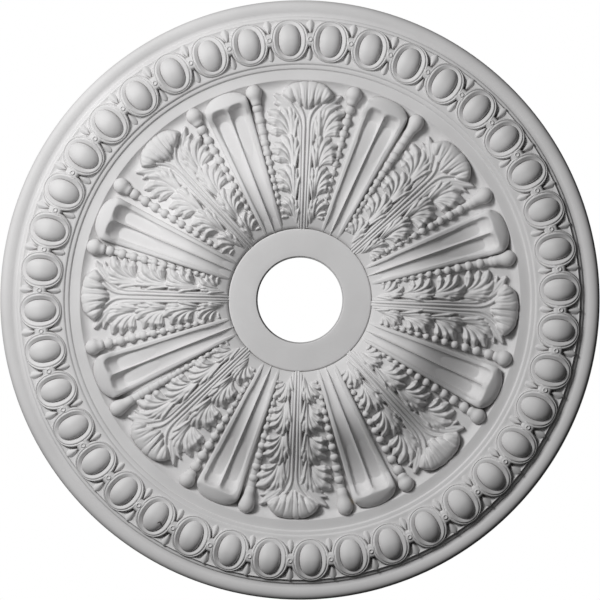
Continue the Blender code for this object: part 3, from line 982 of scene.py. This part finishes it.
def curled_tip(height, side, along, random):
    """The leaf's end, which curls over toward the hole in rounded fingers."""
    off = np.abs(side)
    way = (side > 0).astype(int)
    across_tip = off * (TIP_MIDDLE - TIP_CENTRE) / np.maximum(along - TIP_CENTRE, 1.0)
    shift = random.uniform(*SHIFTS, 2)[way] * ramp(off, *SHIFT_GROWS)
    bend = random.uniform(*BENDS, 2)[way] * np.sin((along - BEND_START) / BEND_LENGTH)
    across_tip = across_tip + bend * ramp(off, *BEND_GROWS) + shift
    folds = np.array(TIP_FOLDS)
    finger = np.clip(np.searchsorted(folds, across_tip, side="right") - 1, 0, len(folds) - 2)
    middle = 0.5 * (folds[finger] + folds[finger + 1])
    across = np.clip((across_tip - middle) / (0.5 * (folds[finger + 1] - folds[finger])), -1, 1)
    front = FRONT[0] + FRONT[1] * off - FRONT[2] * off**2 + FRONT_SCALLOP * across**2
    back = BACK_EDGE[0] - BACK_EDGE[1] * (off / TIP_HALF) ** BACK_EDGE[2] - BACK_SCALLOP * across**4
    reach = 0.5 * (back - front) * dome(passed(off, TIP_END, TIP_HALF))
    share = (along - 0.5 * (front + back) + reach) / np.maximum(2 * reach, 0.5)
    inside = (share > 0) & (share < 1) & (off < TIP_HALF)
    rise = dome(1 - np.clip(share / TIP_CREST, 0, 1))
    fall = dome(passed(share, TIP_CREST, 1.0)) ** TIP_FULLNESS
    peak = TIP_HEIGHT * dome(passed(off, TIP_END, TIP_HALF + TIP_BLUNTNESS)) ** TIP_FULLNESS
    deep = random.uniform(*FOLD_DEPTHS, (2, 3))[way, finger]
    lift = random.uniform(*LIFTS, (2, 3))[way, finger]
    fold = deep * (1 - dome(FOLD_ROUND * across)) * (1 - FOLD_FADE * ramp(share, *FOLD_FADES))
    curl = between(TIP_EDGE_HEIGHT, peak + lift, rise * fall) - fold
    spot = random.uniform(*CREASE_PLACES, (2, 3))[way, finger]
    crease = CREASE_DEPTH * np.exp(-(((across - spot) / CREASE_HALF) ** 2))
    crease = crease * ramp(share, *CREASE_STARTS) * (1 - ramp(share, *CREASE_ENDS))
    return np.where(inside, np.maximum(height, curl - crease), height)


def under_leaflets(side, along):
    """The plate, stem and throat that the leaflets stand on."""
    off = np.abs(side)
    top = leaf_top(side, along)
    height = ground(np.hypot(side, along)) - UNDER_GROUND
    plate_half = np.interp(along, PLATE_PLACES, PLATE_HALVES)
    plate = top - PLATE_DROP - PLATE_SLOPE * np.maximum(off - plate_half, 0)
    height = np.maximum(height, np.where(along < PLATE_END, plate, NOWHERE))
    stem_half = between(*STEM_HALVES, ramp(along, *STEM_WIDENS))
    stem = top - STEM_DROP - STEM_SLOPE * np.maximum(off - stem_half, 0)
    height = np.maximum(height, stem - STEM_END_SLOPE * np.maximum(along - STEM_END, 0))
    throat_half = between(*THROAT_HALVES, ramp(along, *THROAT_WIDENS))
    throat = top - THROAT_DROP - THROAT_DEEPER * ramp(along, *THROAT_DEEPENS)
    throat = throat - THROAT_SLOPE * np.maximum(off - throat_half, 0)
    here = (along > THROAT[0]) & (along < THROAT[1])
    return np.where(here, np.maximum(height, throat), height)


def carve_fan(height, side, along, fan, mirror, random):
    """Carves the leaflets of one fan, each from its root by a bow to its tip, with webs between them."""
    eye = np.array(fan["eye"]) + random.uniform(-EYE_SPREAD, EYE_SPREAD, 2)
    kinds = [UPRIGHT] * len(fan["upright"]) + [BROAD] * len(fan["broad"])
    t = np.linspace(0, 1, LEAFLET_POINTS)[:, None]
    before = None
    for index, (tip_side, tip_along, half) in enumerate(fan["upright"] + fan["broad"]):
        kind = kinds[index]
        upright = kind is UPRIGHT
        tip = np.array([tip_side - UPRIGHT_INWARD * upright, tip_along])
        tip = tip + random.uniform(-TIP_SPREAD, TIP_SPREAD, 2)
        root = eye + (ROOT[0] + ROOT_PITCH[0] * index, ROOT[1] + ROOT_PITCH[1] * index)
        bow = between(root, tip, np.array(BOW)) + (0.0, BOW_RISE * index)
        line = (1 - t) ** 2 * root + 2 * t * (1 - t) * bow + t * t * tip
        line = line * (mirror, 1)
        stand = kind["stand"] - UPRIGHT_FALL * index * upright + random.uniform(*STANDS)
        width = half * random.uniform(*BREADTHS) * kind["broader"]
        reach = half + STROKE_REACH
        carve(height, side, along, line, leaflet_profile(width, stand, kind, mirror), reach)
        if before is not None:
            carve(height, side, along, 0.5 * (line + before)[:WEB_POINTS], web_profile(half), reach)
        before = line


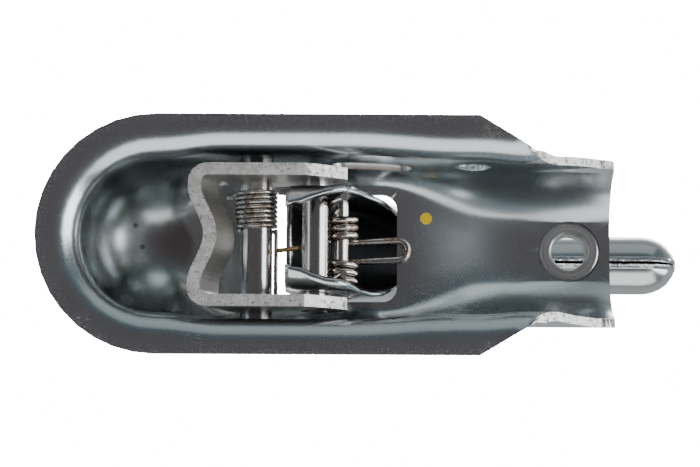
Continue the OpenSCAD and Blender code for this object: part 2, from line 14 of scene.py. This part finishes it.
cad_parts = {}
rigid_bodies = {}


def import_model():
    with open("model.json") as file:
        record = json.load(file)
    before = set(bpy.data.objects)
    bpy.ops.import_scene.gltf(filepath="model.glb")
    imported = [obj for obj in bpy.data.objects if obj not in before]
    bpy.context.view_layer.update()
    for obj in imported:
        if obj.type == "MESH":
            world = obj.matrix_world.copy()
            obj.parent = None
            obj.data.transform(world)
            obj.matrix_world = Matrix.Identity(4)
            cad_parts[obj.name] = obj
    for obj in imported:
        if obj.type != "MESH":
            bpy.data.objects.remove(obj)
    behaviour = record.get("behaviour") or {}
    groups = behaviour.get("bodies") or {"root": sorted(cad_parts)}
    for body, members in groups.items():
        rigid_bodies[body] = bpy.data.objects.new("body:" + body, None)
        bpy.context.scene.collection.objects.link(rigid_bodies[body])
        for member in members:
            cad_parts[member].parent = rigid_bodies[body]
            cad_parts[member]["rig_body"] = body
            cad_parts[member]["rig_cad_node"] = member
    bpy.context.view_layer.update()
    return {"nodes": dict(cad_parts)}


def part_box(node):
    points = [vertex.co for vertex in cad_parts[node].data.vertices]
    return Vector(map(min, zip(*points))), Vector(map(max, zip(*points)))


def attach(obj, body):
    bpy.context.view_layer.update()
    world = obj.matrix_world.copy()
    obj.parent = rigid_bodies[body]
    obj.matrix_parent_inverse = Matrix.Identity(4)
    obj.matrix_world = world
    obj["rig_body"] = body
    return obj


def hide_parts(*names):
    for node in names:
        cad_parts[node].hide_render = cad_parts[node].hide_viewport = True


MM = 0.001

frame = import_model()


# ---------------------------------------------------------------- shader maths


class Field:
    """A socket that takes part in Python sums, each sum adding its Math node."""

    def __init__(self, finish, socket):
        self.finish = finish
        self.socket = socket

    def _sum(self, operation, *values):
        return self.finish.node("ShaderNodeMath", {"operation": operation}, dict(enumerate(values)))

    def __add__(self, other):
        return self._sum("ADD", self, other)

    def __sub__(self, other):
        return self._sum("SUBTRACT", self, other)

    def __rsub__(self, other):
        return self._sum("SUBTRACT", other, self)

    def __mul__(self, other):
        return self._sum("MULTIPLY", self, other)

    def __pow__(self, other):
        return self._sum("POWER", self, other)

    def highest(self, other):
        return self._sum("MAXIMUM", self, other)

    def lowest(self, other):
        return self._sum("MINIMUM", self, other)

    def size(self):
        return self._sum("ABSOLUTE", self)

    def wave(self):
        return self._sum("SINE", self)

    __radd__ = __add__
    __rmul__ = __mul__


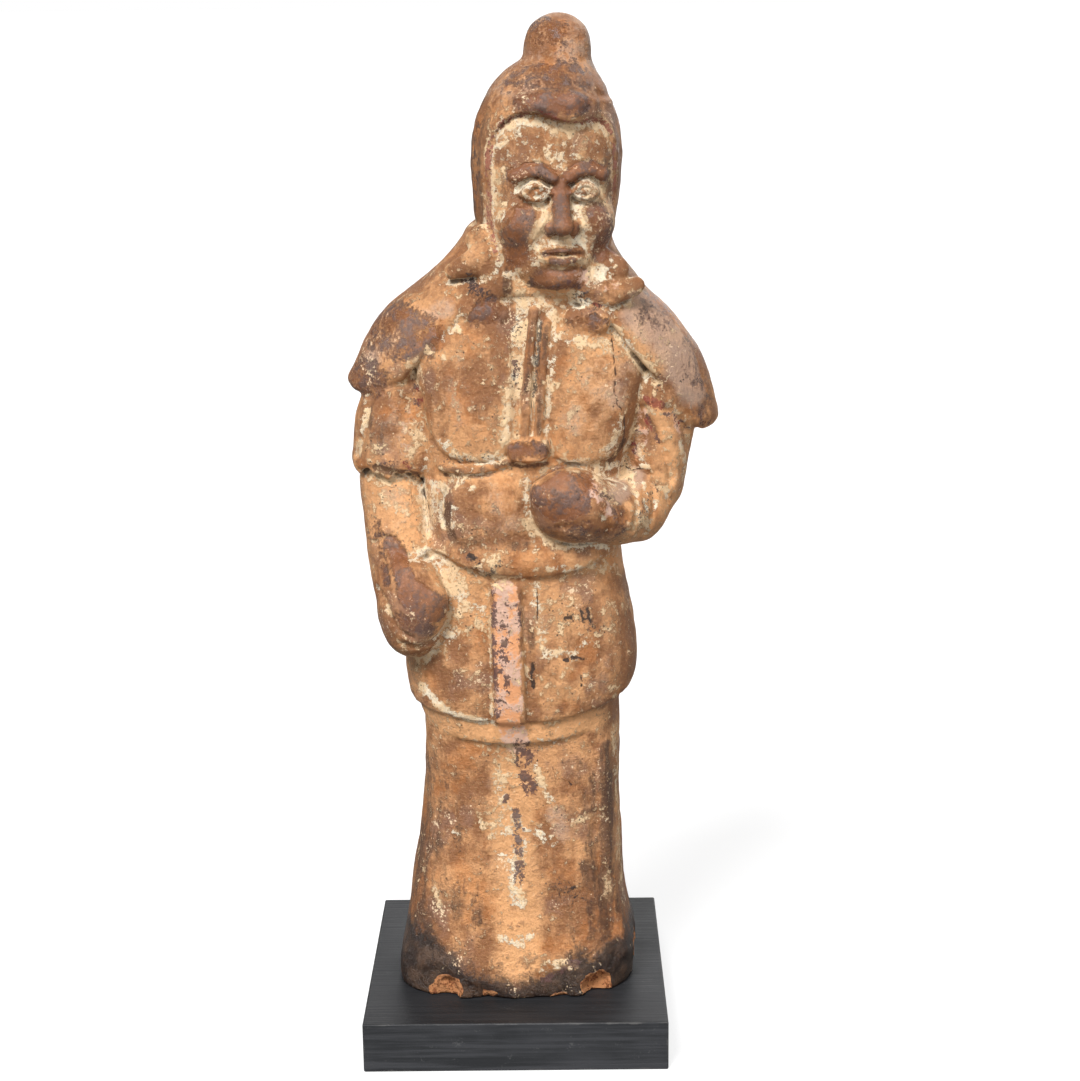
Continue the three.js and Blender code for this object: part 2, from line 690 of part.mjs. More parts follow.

» Written task:
Reproduce the full set of records precisely.

» Complete response:
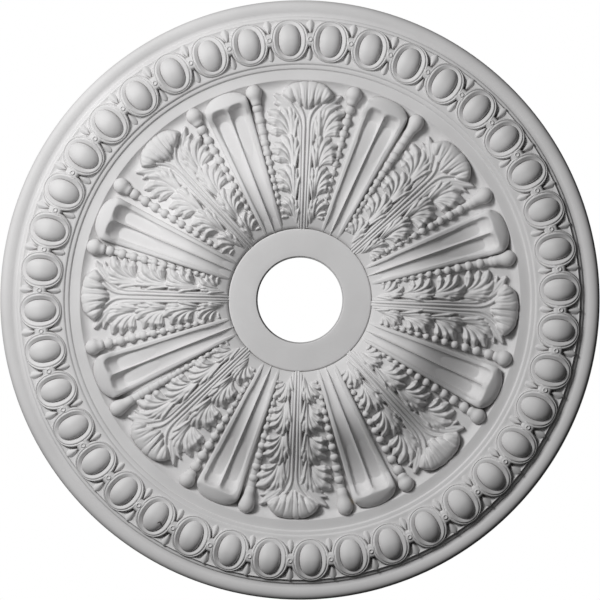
Continue the Blender code for this object: part 3, from line 982 of scene.py. This part finishes it.
def curled_tip(height, side, along, random):
    """The leaf's end, which curls over toward the hole in rounded fingers."""
    off = np.abs(side)
    way = (side > 0).astype(int)
    across_tip = off * (TIP_MIDDLE - TIP_CENTRE) / np.maximum(along - TIP_CENTRE, 1.0)
    shift = random.uniform(*SHIFTS, 2)[way] * ramp(off, *SHIFT_GROWS)
    bend = random.uniform(*BENDS, 2)[way] * np.sin((along - BEND_START) / BEND_LENGTH)
    across_tip = across_tip + bend * ramp(off, *BEND_GROWS) + shift
    folds = np.array(TIP_FOLDS)
    finger = np.clip(np.searchsorted(folds, across_tip, side="right") - 1, 0, len(folds) - 2)
    middle = 0.5 * (folds[finger] + folds[finger + 1])
    across = np.clip((across_tip - middle) / (0.5 * (folds[finger + 1] - folds[finger])), -1, 1)
    front = FRONT[0] + FRONT[1] * off - FRONT[2] * off**2 + FRONT_SCALLOP * across**2
    back = BACK_EDGE[0] - BACK_EDGE[1] * (off / TIP_HALF) ** BACK_EDGE[2] - BACK_SCALLOP * across**4
    reach = 0.5 * (back - front) * dome(passed(off, TIP_END, TIP_HALF))
    share = (along - 0.5 * (front + back) + reach) / np.maximum(2 * reach, 0.5)
    inside = (share > 0) & (share < 1) & (off < TIP_HALF)
    rise = dome(1 - np.clip(share / TIP_CREST, 0, 1))
    fall = dome(passed(share, TIP_CREST, 1.0)) ** TIP_FULLNESS
    peak = TIP_HEIGHT * dome(passed(off, TIP_END, TIP_HALF + TIP_BLUNTNESS)) ** TIP_FULLNESS
    deep = random.uniform(*FOLD_DEPTHS, (2, 3))[way, finger]
    lift = random.uniform(*LIFTS, (2, 3))[way, finger]
    fold = deep * (1 - dome(FOLD_ROUND * across)) * (1 - FOLD_FADE * ramp(share, *FOLD_FADES))
    curl = between(TIP_EDGE_HEIGHT, peak + lift, rise * fall) - fold
    spot = random.uniform(*CREASE_PLACES, (2, 3))[way, finger]
    crease = CREASE_DEPTH * np.exp(-(((across - spot) / CREASE_HALF) ** 2))
    crease = crease * ramp(share, *CREASE_STARTS) * (1 - ramp(share, *CREASE_ENDS))
    return np.where(inside, np.maximum(height, curl - crease), height)


def under_leaflets(side, along):
    """The plate, stem and throat that the leaflets stand on."""
    off = np.abs(side)
    top = leaf_top(side, along)
    height = ground(np.hypot(side, along)) - UNDER_GROUND
    plate_half = np.interp(along, PLATE_PLACES, PLATE_HALVES)
    plate = top - PLATE_DROP - PLATE_SLOPE * np.maximum(off - plate_half, 0)
    height = np.maximum(height, np.where(along < PLATE_END, plate, NOWHERE))
    stem_half = between(*STEM_HALVES, ramp(along, *STEM_WIDENS))
    stem = top - STEM_DROP - STEM_SLOPE * np.maximum(off - stem_half, 0)
    height = np.maximum(height, stem - STEM_END_SLOPE * np.maximum(along - STEM_END, 0))
    throat_half = between(*THROAT_HALVES, ramp(along, *THROAT_WIDENS))
    throat = top - THROAT_DROP - THROAT_DEEPER * ramp(along, *THROAT_DEEPENS)
    throat = throat - THROAT_SLOPE * np.maximum(off - throat_half, 0)
    here = (along > THROAT[0]) & (along < THROAT[1])
    return np.where(here, np.maximum(height, throat), height)


def carve_fan(height, side, along, fan, mirror, random):
    """Carves the leaflets of one fan, each from its root by a bow to its tip, with webs between them."""
    eye = np.array(fan["eye"]) + random.uniform(-EYE_SPREAD, EYE_SPREAD, 2)
    kinds = [UPRIGHT] * len(fan["upright"]) + [BROAD] * len(fan["broad"])
    t = np.linspace(0, 1, LEAFLET_POINTS)[:, None]
    before = None
    for index, (tip_side, tip_along, half) in enumerate(fan["upright"] + fan["broad"]):
        kind = kinds[index]
        upright = kind is UPRIGHT
        tip = np.array([tip_side - UPRIGHT_INWARD * upright, tip_along])
        tip = tip + random.uniform(-TIP_SPREAD, TIP_SPREAD, 2)
        root = eye + (ROOT[0] + ROOT_PITCH[0] * index, ROOT[1] + ROOT_PITCH[1] * index)
        bow = between(root, tip, np.array(BOW)) + (0.0, BOW_RISE * index)
        line = (1 - t) ** 2 * root + 2 * t * (1 - t) * bow + t * t * tip
        line = line * (mirror, 1)
        stand = kind["stand"] - UPRIGHT_FALL * index * upright + random.uniform(*STANDS)
        width = half * random.uniform(*BREADTHS) * kind["broader"]
        reach = half + STROKE_REACH
        carve(height, side, along, line, leaflet_profile(width, stand, kind, mirror), reach)
        if before is not None:
            carve(height, side, along, 0.5 * (line + before)[:WEB_POINTS], web_profile(half), reach)
        before = line


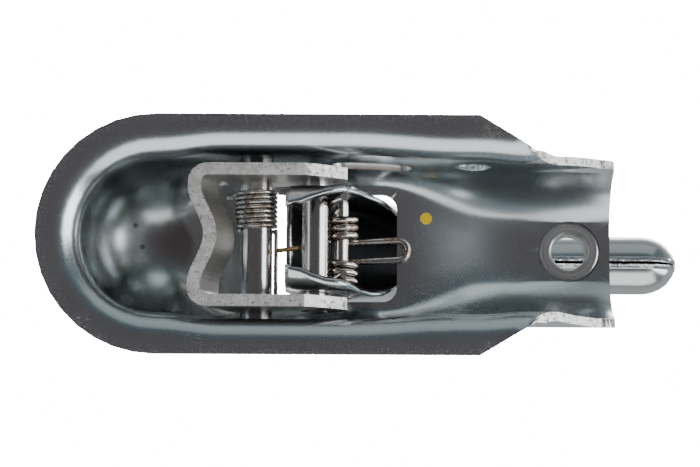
Continue the OpenSCAD and Blender code for this object: part 2, from line 14 of scene.py. This part finishes it.
cad_parts = {}
rigid_bodies = {}


def import_model():
    with open("model.json") as file:
        record = json.load(file)
    before = set(bpy.data.objects)
    bpy.ops.import_scene.gltf(filepath="model.glb")
    imported = [obj for obj in bpy.data.objects if obj not in before]
    bpy.context.view_layer.update()
    for obj in imported:
        if obj.type == "MESH":
            world = obj.matrix_world.copy()
            obj.parent = None
            obj.data.transform(world)
            obj.matrix_world = Matrix.Identity(4)
            cad_parts[obj.name] = obj
    for obj in imported:
        if obj.type != "MESH":
            bpy.data.objects.remove(obj)
    behaviour = record.get("behaviour") or {}
    groups = behaviour.get("bodies") or {"root": sorted(cad_parts)}
    for body, members in groups.items():
        rigid_bodies[body] = bpy.data.objects.new("body:" + body, None)
        bpy.context.scene.collection.objects.link(rigid_bodies[body])
        for member in members:
            cad_parts[member].parent = rigid_bodies[body]
            cad_parts[member]["rig_body"] = body
            cad_parts[member]["rig_cad_node"] = member
    bpy.context.view_layer.update()
    return {"nodes": dict(cad_parts)}


def part_box(node):
    points = [vertex.co for vertex in cad_parts[node].data.vertices]
    return Vector(map(min, zip(*points))), Vector(map(max, zip(*points)))


def attach(obj, body):
    bpy.context.view_layer.update()
    world = obj.matrix_world.copy()
    obj.parent = rigid_bodies[body]
    obj.matrix_parent_inverse = Matrix.Identity(4)
    obj.matrix_world = world
    obj["rig_body"] = body
    return obj


def hide_parts(*names):
    for node in names:
        cad_parts[node].hide_render = cad_parts[node].hide_viewport = True


MM = 0.001

frame = import_model()


# ---------------------------------------------------------------- shader maths


class Field:
    """A socket that takes part in Python sums, each sum adding its Math node."""

    def __init__(self, finish, socket):
        self.finish = finish
        self.socket = socket

    def _sum(self, operation, *values):
        return self.finish.node("ShaderNodeMath", {"operation": operation}, dict(enumerate(values)))

    def __add__(self, other):
        return self._sum("ADD", self, other)

    def __sub__(self, other):
        return self._sum("SUBTRACT", self, other)

    def __rsub__(self, other):
        return self._sum("SUBTRACT", other, self)

    def __mul__(self, other):
        return self._sum("MULTIPLY", self, other)

    def __pow__(self, other):
        return self._sum("POWER", self, other)

    def highest(self, other):
        return self._sum("MAXIMUM", self, other)

    def lowest(self, other):
        return self._sum("MINIMUM", self, other)

    def size(self):
        return self._sum("ABSOLUTE", self)

    def wave(self):
        return self._sum("SINE", self)

    __radd__ = __add__
    __rmul__ = __mul__


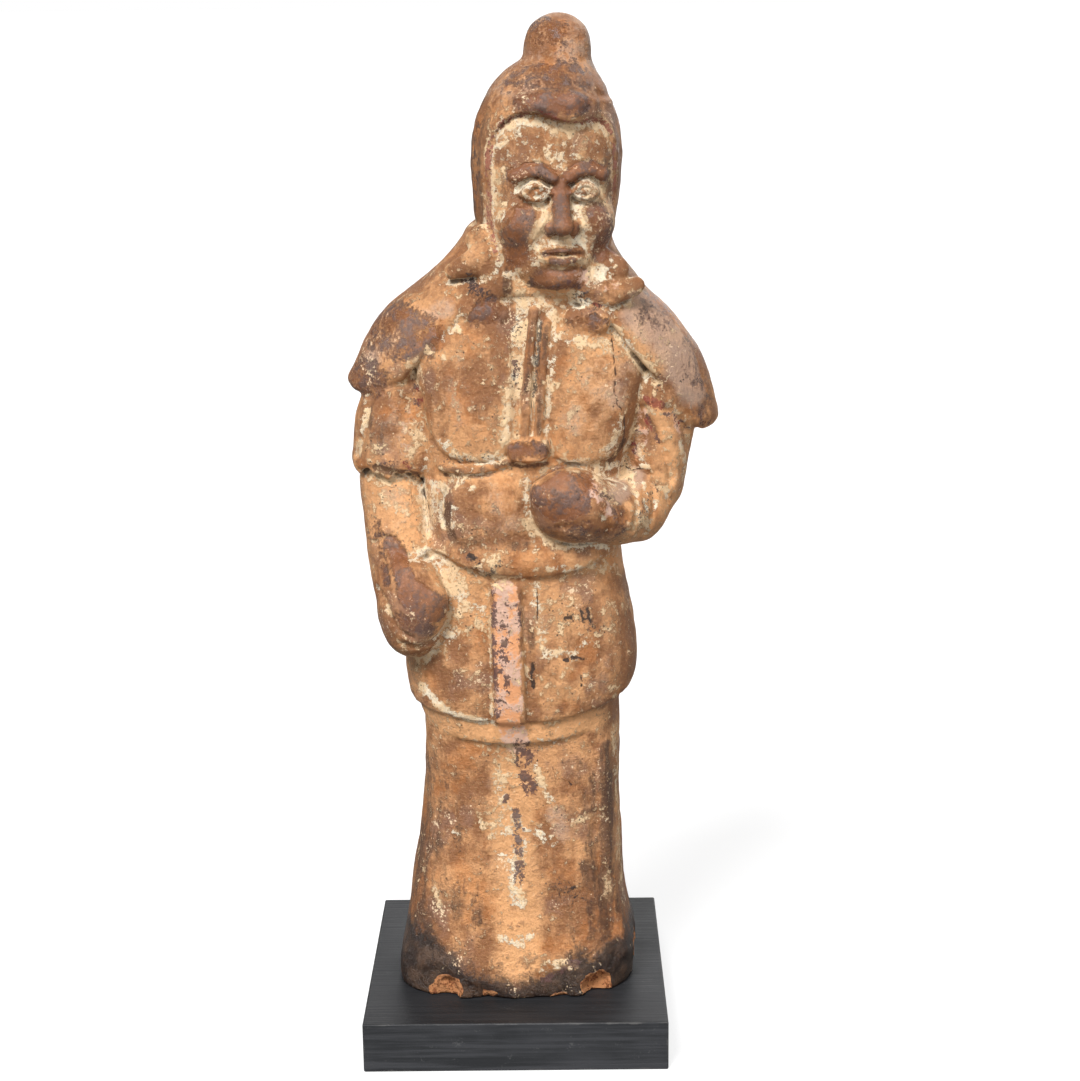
Continue the three.js and Blender code for this object: part 2, from line 690 of part.mjs. More parts follow.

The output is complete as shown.